8. The plate according to claim 7, wherein the back surface region has a backplate made of metal, the first engagement portion extends outwardly from one end of the backplate in the sliding direction, and the second engagement portion extends outwardly from an opposite end of the backplate in the sliding direction.

9. The plate according to claim 7, wherein, during plate replacement, the first engagement portion is located on a lower side and the second engagement portion is located on an upper side.

10. The plate according to claim 7, wherein the first and second engagement portions are located on a central axis of the plate in the sliding direction.

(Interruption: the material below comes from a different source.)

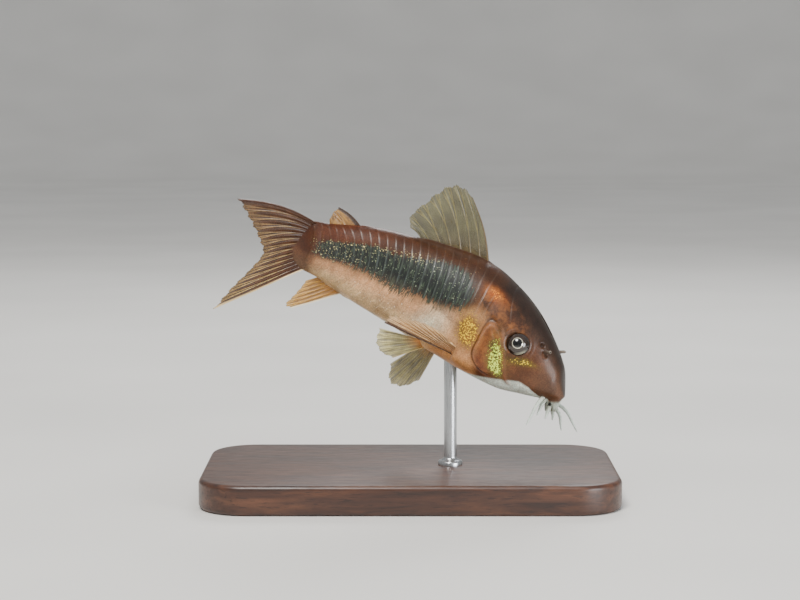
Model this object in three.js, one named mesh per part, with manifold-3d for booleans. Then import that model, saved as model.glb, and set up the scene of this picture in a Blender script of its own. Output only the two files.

11. A plate-fixing structure for fixing a plate to a plate-receiving metal frame in a sliding nozzle device, the plate-fixing structure comprising:

a plate having a fitting convex or concave portion in a back surface region thereof, a backplate made of metal on the back surface region, a first engagement portion extending outwardly from one end of the backplate in the sliding direction, and a second engagement portion extending outwardly from an opposite end of the backplate in the sliding direction; and

a plate-receiving metal frame having a corresponding fitting convex or concave portion, a first support portion for engaging with the first engagement portion, and a second support portion for engaging with the second engagement portion; wherein

when the first engagement portion is engaged with and supported by the first support portion, the fitting convex or concave portion of the plate and the corresponding fitting convex or concave portion of the plate-receiving metal frame fit together and positionally conform to each other in the sliding direction, and

when the second engagement portion is engaged with and supported by the second support portion, the fitting convex or concave portion of the plate and the corresponding fitting convex or concave portion of the plate-receiving metal frame fit together and positionally conform to each other in a direction perpendicular to the sliding direction.